Por Lucas Scatolini – Sexta, 6 de maio de 2022
A escassez de remédios é a nova face da crise brasileira. O drama começou em janeiro, nos hospitais. Em diversos estados, faltam medicamentos – desde os básicos até os de alta complexidade. A rede hospitalar não dispõe de até 134 itens distribuídos pelo ministério da Saúde. Na lista estão, por exemplo, o micofenolato, para prevenir rejeição em transplante de órgãos; a alfaepoetina, que combate anemia; e o ribavirina, empregado contra a hepatite C. Nas últimas semanas, foi a vez das farmácias. Antibióticos infantis estão ausentes, no período de maior incidência de doenças respiratórias nas crianças. Em todas as farmácias consultadas pela reportagem da Folha, em São Paulo, houve relatos de falta de medicamentos usados, por exemplo, para tratar pneumonia, otite e amigdalite. O problema tem sido reportado nos jornais e TVs. Mas eles não falam das causas – estreitamente ligadas ao declínio da indústria farmacêutica no Brasil e à consequente dependência em relação a insumos importados.
A quebra na logística de importação, causada por eventos externos como a guerra na Ucrânia ou o lockdown na China foi o gatilho, afirmam sindicatos de a hospitais. Tornou-se impossível adquirir certas matérias-primas essenciais. Mas por que o Brasil não as produz?
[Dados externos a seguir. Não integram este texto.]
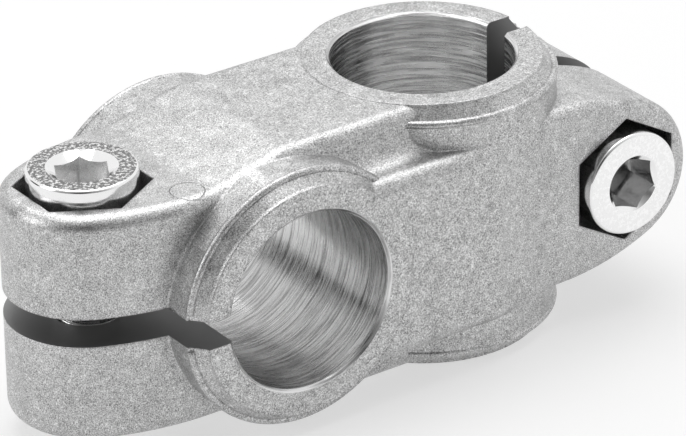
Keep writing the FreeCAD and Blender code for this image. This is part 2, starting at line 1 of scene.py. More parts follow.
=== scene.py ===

As causas são antigas e estruturais. Após um período de expansão até o final dos anos 1980, a indústria brasileira em geral regrediu, a partir de então. Entre 1986 e 2020, o peso da produção fabril no PIB despencou de 27,3% para 11,3%, segundo o Instituto de Estudos sobre o Desenvolvimento Industrial (IEDI). Mas no setor farmacêutico o declínio foi ainda mais rápido. À abertura comercial somou-se a introdução da Lei de Patentes (1997), que permitiu o domínio do mercado brasileiro por multinacionais que não pesquisam e preferem importar que produzir no país. O mesmo IEDI relata: o Brasil, que em 1980 produzia 50% dos fármacos de que precisa, viu este percentual reduzir-se a 5% hoje.
Sob o governo Bolsonaro, foram adotadas medidas que ameaçam eternizar o problema. Segundo um levantamento da Repórter Brasil, os investimentos do governo no setor farmacêutico caíram 36%, em 2019. O BNDES foi quem mais cortou: foram aplicados R$ 87,5 milhões em 2019, ante R$ 370 milhões em 2018 – o menor investimento do banco no setor desde 2001. Por isso, crescem os gastos com importação de remédios, vacinas e matéria prima para a produção de medicamentos. Em 2019, a balança comercial do setor atingiu um recorde negativo de US$ 6,9 bilhões. Além de investir menos, o governo reduziu a compra de medicamentos por meio do programa de Parcerias para o Desenvolvimento Produtivo (PDP) – essencial para estimular a alta tecnologia e incentivar a produção nacional de matéria-prima para remédios.
Onde está o problema pode residir também a alternativa. O economista Carlos Gadelha, coordenador do Centro de Estudos Estratégicos (CEE) da Fiocruz, desenvolve há anos a hipótese de um novo padrão de desenvolvimento industrial, em que a Saúde teria papel decisivo. A reindustrialização brasileira, pensa Gadelha, pode ser facilitada se houver decisão política de oferecer à população serviços públicos de excelência.
Um SUS fortalecido e ampliado pode ser, por exemplo, um enorme incentivo a uma indústria de medicamentos, equipamentos e instalações hospitalares, material de diagnóstico e instrumentos. As encomendas de um sistema de Saúde Pública responsável por atender a 210 milhões de pessoas podem produzir um enorme impulso – se houver decisão política de estabelecer produção autônoma e pesquisa no país. Em torno dela surgirão, naturalmente, dezenas de milhares de ocupações, muitas delas de alta qualificação. Por enquanto, o país parece prostrado – e a ausência de dipirona nas farmácias, que obriga idosos a longas peregrinações em busca do remédio, é um retrato de seu retrocesso.